For China Relief!

I haven't really written much about my grandparents lately.  Life just gets away from me with a baby.  A lot has happened since I wrote here regularly.

There is a lot of video footage to go through from several years ago from the dinners with my grandparents where I asked them to tell me stories.

My grandparents' great grandchild was born on New Year's Eve 2013.  At least my grandmother doesn't have to ask me if it's twins anymore.

This past December, my grandmother fell and fractured her pelvis. My grandfather couldn't help her up and she ended up in the hospital, and then rehab again.

Then my grandfather developed severe edema from his horrible diet and he could no longer walk while my grandmother was in the hospital, and he too ended up in the hospital.  My parents decided this was "the event." They had to go to a care facility.

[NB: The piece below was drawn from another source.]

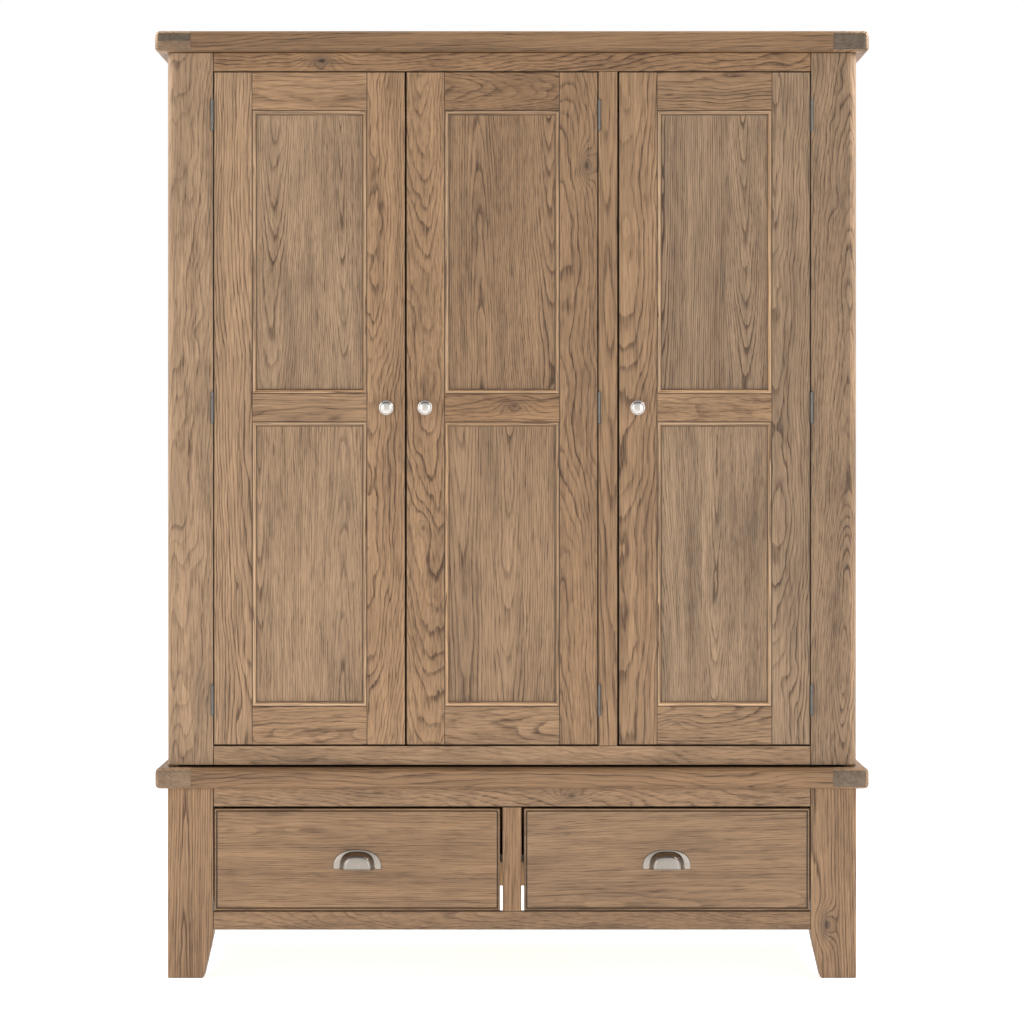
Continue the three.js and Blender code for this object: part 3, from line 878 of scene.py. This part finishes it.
def build_beads(name, panel, frame_node):
    """Four mitred mouldings round a door panel, level with the frame's face."""
    face_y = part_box(frame_node)[0][1]
    (x0, _, z0), (x1, _, z1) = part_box(panel)
    corners = ((x0, z0, 1, 1), (x1, z0, -1, 1), (x1, z1, -1, -1), (x0, z1, 1, -1))
    for index, word in enumerate(("bottom", "right", "top", "left")):
        bm = bmesh.new()
        loops = []
        for x, z, sx, sz in (corners[index], corners[(index + 1) % 4]):
            loops.append([(x + sx * inset * MM, face_y + depth * MM, z + sz * inset * MM)
                          for inset, depth, _ in BEAD_SECTION])
        loft(bm, loops)
        along = "X" if word in ("bottom", "top") else "Z"
        mesh = timber(bm, f"{name}_{word}_bead", frame_node, (along, "Y", "bead"), smooth=True)
        # Painted shade and painted highlight across the bead's section, lightened per side.
        scale_tones(mesh, [tone * BEAD_SIDE_LIGHT[word] for _, _, tone in BEAD_SECTION])


def build_door(word, side):
    prefix = f"{word}_door_"
    for name in ("hinge_stile", "lock_stile"):
        board(prefix + name, "Z", "Y", "stile", prefix + name.replace("stile", "post"))
    for name in ("top_rail", "middle_rail", "bottom_rail"):
        board(prefix + name, "X", "Y", "rail", prefix + name.replace("rail", "cross_piece"), short=DOOR_JOINT)
    for level in ("lower", "upper"):
        node = f"{prefix}{level}_panel"
        low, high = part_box(node)
        joints = even_joints(low[0], high[0], DOOR_PLANK, node, 0.25)
        board(node, "Z", "Y", "panel", joints=joints, soft=PANEL_SOFT)
        build_beads(prefix + level, node, prefix + "hinge_stile")
    build_knob(word)
    for level in LEVELS:
        build_hinge(word, level, side)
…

When my grandfather got out of the hospital, he didn't go home. He went to Golden Age, which is an elder care home a few blocks away from my house.  And he had to be there without his wife on Christmas Eve and Christmas.  We brought him to visit her both days, but he was so lonely and so sad and I felt like we were monsters.

In the meantime, my parents, my godparents, and I began the heart-wrenching and often equally disgusting task of cleaning out their house.  60 years of stuff is a lot of stuff.  My grandparents wouldn't qualify for "Hoarders," but probably a close second.  I took some pictures and journaled about it... maybe I'll write about the experience more in depth some day.  Maybe it's just another thing that sits in my sieve of a mind that I think will one day be an essay, but it's just leaking out silently while I try to keep my job and my baby fed and clean.

In any case, the whole reason for this post, was that during the whole clean out, I early-inherited whatever I wanted to take.  I ended up taking a number of things, but I think one of my favorite things was this hollow glass brick that my great uncle Kaye had engraved with "FOR CHINA RELIEF!" for my grandfather.  My grandfather used it as a piggy bank of sorts and he'd put money in it to send back to his family in China every month.  I liked that story.

I've turned my grandfather's piggy bank into a little succulent garden and I put it in my room.


I look at it and I think of my grandfather and how much he cared about his family and how hard he worked to provide for his family in America as well as his family in China.  I miss when we were both young and could play together, when he'd remember things, and knew what was going on all the time.